To put it as kindly as possible, Kenny Porpura’s mother was
a mean and foulmouthed drunk – and she was drunk often and regularly. To make things even worse for Kenny and his
older brother, their father, if to a somewhat lesser degree, had the same
problem. When the two finally figured
out that they couldn’t stand each other and decided to separate for good
(although they never would divorce), child custody judges were left with three
bad choices: let the boys live with their mother, let them live with their
father, or place them into foster care.
Almost unbelievably, over the years – depending on which parent seemed
to be the more stable of the pair at the moment – the judges would choose to
move the brothers from parent to parent.
Porpura’s memoir The
Autumn Balloon tells exactly what the boys went through all those years
they were being bounced between their mother’s New Mexico apartments and cheap
motels (when they weren’t living in her car) and whatever place their father
could afford to house them in New York. The
chances that Kenny and his brother would beat the odds against them and emerge
from their childhoods intact - much less make something of themselves – were
slim. But they did it.
The “balloon” in the book’s title refers to Kenny’s mother’s
habit of once-a-year ceremoniously releasing balloons marked with the names of
relatives killed by their addictions into the air while she cried and her
children looked on.
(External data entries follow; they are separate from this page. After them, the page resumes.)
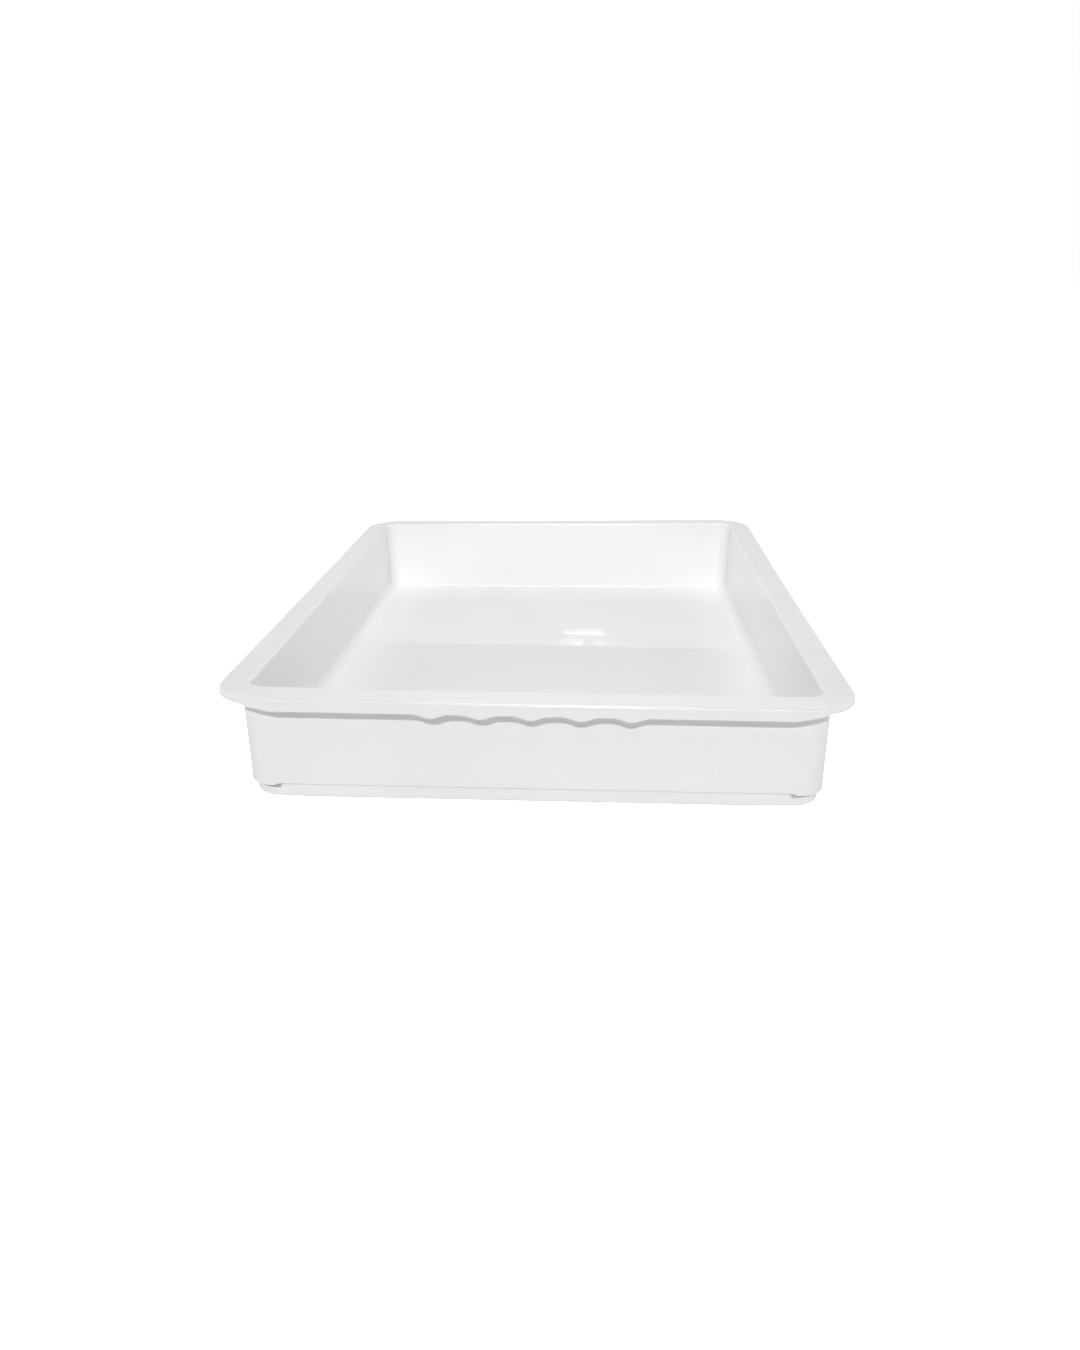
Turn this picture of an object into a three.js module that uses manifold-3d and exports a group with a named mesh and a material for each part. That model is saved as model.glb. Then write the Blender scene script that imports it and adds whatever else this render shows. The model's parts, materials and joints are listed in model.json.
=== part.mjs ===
// A developing tray: one injection-moulded piece of glossy white plastic.
// Millimetres, +Z up, the long side along Y. The origin is the middle of the base, on the surface
// that the tray stands on.

import * as THREE from 'three';
import { mergeVertices } from 'three/addons/utils/BufferGeometryUtils.js';
import Module from 'manifold-3d';

// Overall size, over the rim.
const WIDTH = 271;
const LENGTH = 330;
const HEIGHT = 51;
const RIM_CORNER_RADIUS = 21.5;

// The rim, which slopes down a little towards its edge.
const RIM_THICKNESS = 3.1;
const RIM_SLOPE = 0.45;
const RIM_OVERHANG = 9.2;
const RIM_EDGE_RADIUS = 1.2;
const RIM_TIP_RADIUS = 0.4;

// The lip that hangs from the rim's edge along each short side, and rises into the rim at its ends.
const LIP_DEPTH = 2.9;
const LIP_THICKNESS = 2.4;
const LIP_HALF_LENGTH = 108.2;
const LIP_FADE = 14;
const LIP_END_SHARE = 0.6;
const LIP_FACE_INSET = 0.1;

// The finger grip: bumps on the lip's lower edge, with grooves between.
const GRIP_BUMPS = 5;
const GRIP_PITCH = 20.7;
const GRIP_BUMP_WIDTH = 15.5;
const GRIP_BUMP_DEPTH = 1.9;

// The walls, which lean in towards the base so that the tray leaves its mould.
const DRAFT = THREE.MathUtils.degToRad(1.5);
const WALL_THICKNESS = 4.3;
const INNER_EDGE_RADIUS = 1.4;

// The foot: a band set back from the wall, and a ring under it that the tray stands on.
const FOOT_HEIGHT = 6.9;
const FOOT_SETBACK = 0.8;
const FOOT_CORNER_RADIUS = 12;
const FOOT_EDGE_RADIUS = 1.2;
const FOOT_RING_WIDTH = 7;
const BASE_RECESS = 1;
const BASE_RECESS_CORNER_RADIUS = 6;

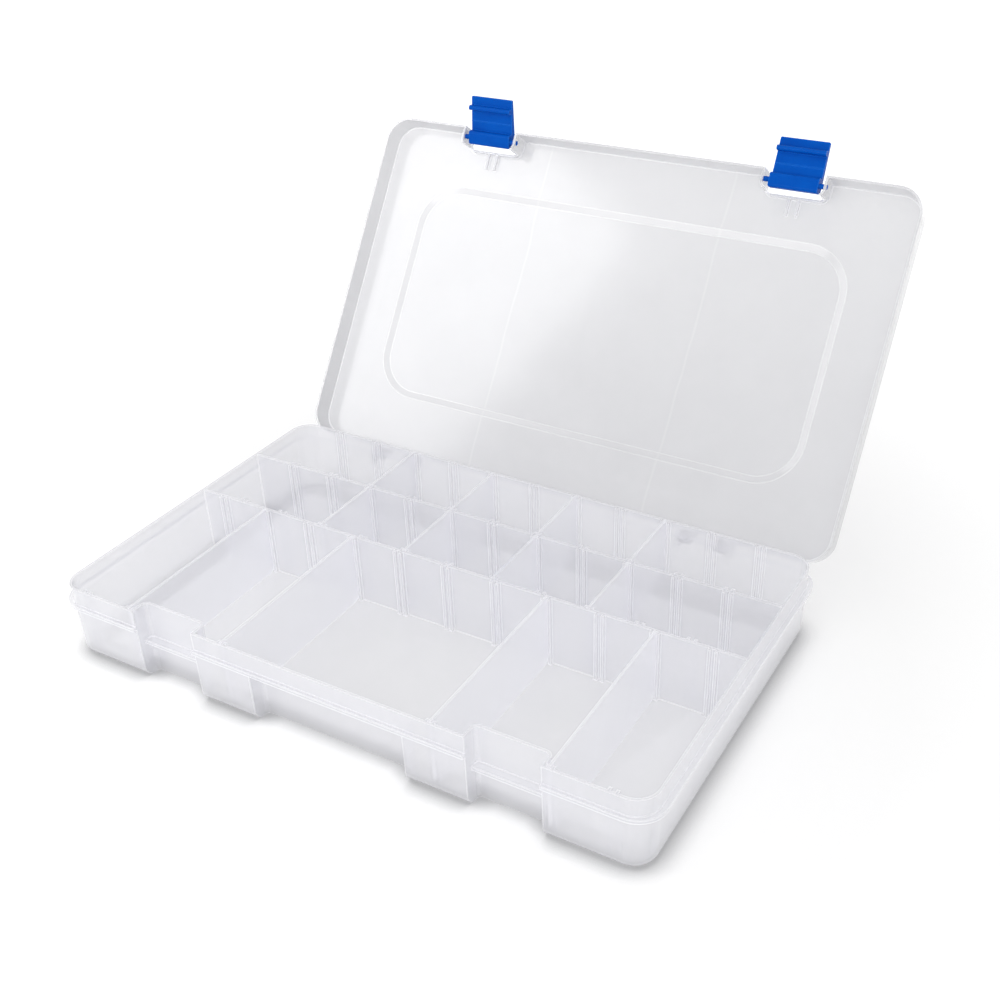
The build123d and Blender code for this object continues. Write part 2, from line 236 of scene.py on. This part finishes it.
def milky_plastic(name, body, edge_body, pale, deep, rough, is_lid=False):
    """Moulded polypropylene: see-through with a milky cast, denser where seen at a slant, paler and denser
    along edges where highlights are painted, and along the lid's flow lines.
    """
    material, tree, out = new_material(name)
    plastic = tree.nodes.new("ShaderNodeBsdfPrincipled")
    plastic.inputs["IOR"].default_value = 1.49
    plastic.inputs["Specular IOR Level"].default_value = 1.0
    plastic.inputs["Coat Weight"].default_value = 1.0
    plastic.inputs["Coat IOR"].default_value = 1.6
    plastic.inputs["Coat Roughness"].default_value = 0.12
    edges = edge_highlight_mask(tree, 1, CLEAR_EDGE_START, CLEAR_EDGE_END)
    skin = object_noise(tree, scale=60, detail=3, stretch=(1, 1.6, 1))
    bump = uneven_skin(tree, skin, strength=0.25, distance=0.0003)
    if is_lid:
        edges = calculated(tree, "MAXIMUM", edges, flow_lines(tree))
        feed(tree, bump.inputs["Normal"], calmed_normal(tree))
    cloudy = ramp(tree, object_noise(tree, scale=22, detail=4), deep, pale)
    grain = object_noise(tree, scale=160, detail=3)
    finish = ranged(tree, grain, NOISE_LOW, NOISE_HIGH, rough * 0.7, rough * 1.4)
    slant = tree.nodes.new("ShaderNodeLayerWeight").outputs["Facing"]
    wall = ranged(tree, slant, SLANT_START, 1, body, SLANT_DENSITY)
    # Painted highlights: whitish colour and a denser wall along the moulded edges; on the lid the flow lines
    # get the same.
    feed(tree, plastic.inputs["Base Color"], with_highlights_and_lines(tree, edges, cloudy, CLEAR_HIGHLIGHT_AND_FLOW_LINE_COLOR))
    feed(tree, plastic.inputs["Roughness"], finish)
    feed(tree, plastic.inputs["Normal"], bump.outputs["Normal"])
    feed(tree, plastic.inputs["Alpha"], ranged(tree, edges, 0, 1, wall, edge_body))
    feed(tree, out.inputs["Surface"], lamps_pass(tree, plastic.outputs["BSDF"]))
    return material


def blue_plastic():
    """Solid blue moulded plastic of the latches, with a soft gloss, faint clouding and a painted highlight
    of lighter blue along the edges.
    """
    material, tree, out = new_material("blue_latch_plastic")
    plastic = tree.nodes.new("ShaderNodeBsdfPrincipled")
    plastic.inputs["Specular IOR Level"].default_value = 0.05
    edges = edge_highlight_mask(tree, 0.6, LATCH_EDGE_START, LATCH_EDGE_END)
    clouds = object_noise(tree, scale=90, detail=4, stretch=(0.4, 1, 1))
    cloudy = ramp(tree, clouds, (0.0, 0.072, 0.44), (0.0, 0.1, 0.52))
    grain = object_noise(tree, scale=400, detail=3)
    bump = uneven_skin(tree, grain, strength=0.2, distance=0.0002)
    # Painted highlight: the lighter blue along the edges stands in for light catching the ridge and block
    # edges.
    feed(tree, plastic.inputs["Base Color"], with_highlights_and_lines(tree, edges, cloudy, (0.02, 0.2, 0.75)))
    feed(tree, plastic.inputs["Roughness"], ranged(tree, grain, NOISE_LOW, NOISE_HIGH, 0.24, 0.4))
    feed(tree, plastic.inputs["Normal"], bump.outputs["Normal"])
    feed(tree, out.inputs["Surface"], plastic.outputs["BSDF"])
    return material


# The tray, lid and dividers are one clear plastic; their greys differ partly as painted light: the dividers'
# paler grey stands in for the light they catch, the lid's darker grey tones down the reflections on it.
finishes = {
    "clear_tray": milky_plastic(
        "tray_plastic",
        body=0.37,
        edge_body=0.58,
        pale=(0.84, 0.84, 0.875),
        deep=(0.81, 0.81, 0.845),
        rough=0.12,
    ),
    "clear_lid": milky_plastic(
        "lid_plastic",
        body=0.5,
        edge_body=0.68,
        pale=(0.65, 0.65, 0.675),
        deep=(0.62, 0.62, 0.645),
        rough=0.16,
        is_lid=True,
    ),
    "clear_divider": milky_plastic(
        "divider_plastic",
        body=0.38,
        edge_body=0.6,
        pale=(0.965, 0.965, 1.0),
        deep=(0.945, 0.945, 0.98),
        rough=0.12,
    ),
    "blue_latch": blue_plastic(),
}
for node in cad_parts.values():
    for slot in node.material_slots:
        slot.material = finishes[slot.material.name]


def any_seen_ray(tree):
    """One where the camera, gloss or clear plastic looks, and nought where only light arrives."""
    path = tree.nodes.new("ShaderNodeLightPath").outputs
    either = calculated(tree, "MAXIMUM", path["Is Camera Ray"], path["Is Glossy Ray"])
    return calculated(tree, "MAXIMUM", either, path["Is Transmission Ray"])


def studio_white(name, level, near_glow, far_glow):
    """A plain white that takes shadows, with a painted contact shadow that darkens it close to the object,
    and shows a little light of its own, more so far from the object.
    """
    material, tree, out = new_material(name)
    paper = tree.nodes.new("ShaderNodeBsdfDiffuse")
    # Painted contact shadow: the paper's colour follows ambient occlusion, dark grey close to the object and
    # a lighter grey under the box.
    nearness = tree.nodes.new("ShaderNodeAmbientOcclusion")
    nearness.inputs["Distance"].default_value = CONTACT_REACH
    nearness.samples = 8
    shade = tree.nodes.new("ShaderNodeValToRGB")
    under, contact = shade.color_ramp.elements
    under.color = (*PAINTED_SHADE_UNDER_BOX, 1)
    contact.position = CONTACT_AT
    contact.color = (*PAINTED_CONTACT_SHADE, 1)
    shade.color_ramp.elements.new(OPEN_AT).color = (level, level, level, 1)
    feed(tree, shade.inputs["Fac"], nearness.outputs["AO"])
    feed(tree, paper.inputs["Color"], shade.outputs["Color"])
    distance = vector_calculated(tree, "LENGTH", piece_place(tree))["Value"]
    reach = ranged(tree, distance, GLOW_START, GLOW_END, near_glow, far_glow)
    glow = tree.nodes.new("ShaderNodeEmission")
    feed(tree, glow.inputs["Strength"], calculated(tree, "MULTIPLY", any_seen_ray(tree), reach))
    add = tree.nodes.new("ShaderNodeAddShader")
    feed(tree, add.inputs[0], paper.outputs["BSDF"])
    feed(tree, add.inputs[1], glow.outputs["Emission"])
    feed(tree, out.inputs["Surface"], add.outputs["Shader"])
    return material


def white_world(seen_level, light_level):
    """White where it is seen or shows in gloss and glass, and a plain even light elsewhere."""
    world = bpy.data.worlds.new("studio_world")
    scene.world = world
    world.use_nodes = True
    tree = world.node_tree
    tree.nodes.clear()
    background = tree.nodes.new("ShaderNodeBackground")
    background.inputs["Color"].default_value = (1, 1, 1, 1)
    level = ranged(tree, any_seen_ray(tree), 0, 1, light_level, seen_level)
    feed(tree, background.inputs["Strength"], level)
    out = tree.nodes.new("ShaderNodeOutputWorld")
    feed(tree, out.inputs["Surface"], background.outputs["Background"])


def studio_floor():
    """The white sheet that the box stands on."""
    shape = bmesh.new()
    bmesh.ops.create_grid(shape, x_segments=1, y_segments=1, size=FLOOR_HALF)
    mesh = bpy.data.meshes.new("studio_floor")
    shape.to_mesh(mesh)
    shape.free()
    floor = bpy.data.objects.new("studio_floor", mesh)
    mesh.materials.append(studio_white("studio_paper", level=0.9, near_glow=0.18, far_glow=0.6))
    scene.collection.objects.link(floor)


def softbox(name, place, target, width, height, watts):
    """A rectangular soft lamp that looks at a point."""
    lamp = bpy.data.lights.new(name, "AREA")
    lamp.shape = "RECTANGLE"
    lamp.size = width
    lamp.size_y = height
    lamp.energy = watts
    holder = bpy.data.objects.new(name, lamp)
    holder.location = place
    holder.rotation_euler = (Vector(target) - Vector(place)).to_track_quat("-Z", "Y").to_euler()
    scene.collection.objects.link(holder)


def photo_camera():
    """The camera at the photograph's place, fitted to the tray, its rows and the lid."""
    camera = bpy.data.cameras.new("photo_camera")
    camera.sensor_width = 36
    camera.lens = 46.135
    camera.shift_x = -0.03427
    camera.shift_y = 0.01266
    camera.clip_start = 0.01
    viewer = bpy.data.objects.new("photo_camera", camera)
    viewer.location = (0.33101, -0.46636, 0.4347)
    viewer.rotation_euler = Euler([radians(angle) for angle in (58.1168, 1.1076, 29.4761)])
    scene.collection.objects.link(viewer)
    scene.camera = viewer


white_world(seen_level=1.0, light_level=0.64)
studio_floor()
softbox("key_softbox", (-0.72, -0.41, 0.68), (-0.08, 0.15, 0.12), width=0.5, height=0.56, watts=1.9)
softbox("front_softbox", (-0.3, -1.35, 0.5), (0, 0, 0.03), width=1.0, height=0.6, watts=4.8)
softbox("right_softbox", (1.3, -0.6, 0.5), (0, 0, 0.03), width=0.8, height=0.6, watts=4)
softbox("top_softbox", (0.1, 0.0, 1.9), (0, 0, 0), width=1.4, height=1.2, watts=2.5)
photo_camera()
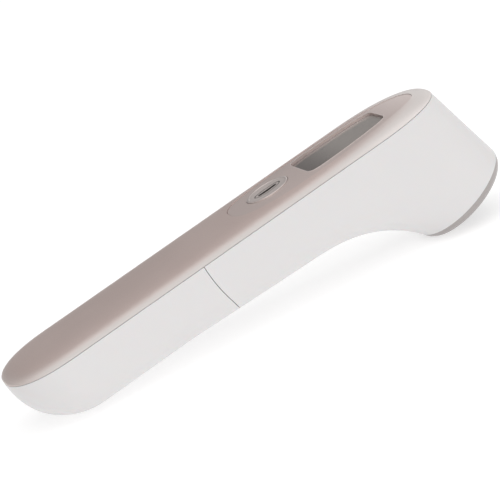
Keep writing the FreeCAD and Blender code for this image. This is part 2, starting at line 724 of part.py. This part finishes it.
# ---------------------------------------------------------------- assembly
def build():
    head_shell, battery_cover = white_shells()
    return {
        "top_panel": top_panel(), "inlay_plate": inlay_plate(), "display_lens": display_lens(),
        "scan_button": scan_button(), "head_shell": head_shell, "battery_cover": battery_cover,
        "battery_tray": battery_tray(), "battery_1": cell(True), "battery_2": cell(False),
        "bridge_contact": bridge_contact(), "terminal_plates": terminal_plates(),
        "contact_springs": contact_springs(), "battery_wires": battery_wires(),
        "main_board": main_board(), "board_screws": board_screws(),
        "tray_screws": tray_screws(), "housing_screws": housing_screws(),
        "scan_switch": scan_switch(), "lcd_glass": lcd_glass(),
        "lcd_backlight": lcd_backlight(), "lcd_frame": lcd_frame(),
        "elastomer_strips": elastomer_strips(), "microcontroller": microcontroller(),
        "board_components": board_components(), "buzzer": buzzer(),
        "nose_ring": nose_ring(), "sensor_bezel": sensor_bezel(),
        "sensor_window": sensor_window(), "sensor_gasket": sensor_gasket(),
        "wave_guide": wave_guide(), "sensor_holder": sensor_holder(),
        "thermopile": thermopile(), "sensor_board": sensor_board(),
        "sensor_screws": sensor_screws(), "flex_cable": flex_cable(),
    }


def rest_angle():
    """Slope of the line under the tail and the nose ring's rear lip."""
    lip = V(NOSE_X, 0, NOSE_Z) + NOSE_AXIS * 2.94
    lip = lip - V(math.cos(NOSE_TILT), 0, math.sin(NOSE_TILT)) * 15.6
    slopes = [math.atan((z - lip.z) / (lip.x - x)) for x, z, _ in side_profile(0.0) if x < DROP_START]
    return math.degrees(min(slopes))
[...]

Over the years, as
the number of balloons grew, the scene became more and more representative of
the odds against Kenny and his brother surviving the family curse.
Kenny Porpora |
Kenny, in particular, beat the odds. Always a good enough student despite being
yanked from school to school so many times, Kenny would eventually turn a GED
qualification into acceptance into the prestigious Columbia Journalism
School. Even as a kid, he knew he wanted
to be a writer, and he showed enough talent and eagerness to succeed that his
teachers noticed him. And now he is a
writer with one book under his belt and a bright future ahead of him.
The Autumn Balloon sad
as it is, and filled with the stories of so many wasted lives, is also filled
with equal measures of hopefulness. It
recounts the true story of a boy who, by his own determination to do so, saved
himself from the life he seemed destined to live. May The
Autumn Balloon inspire others to do the same.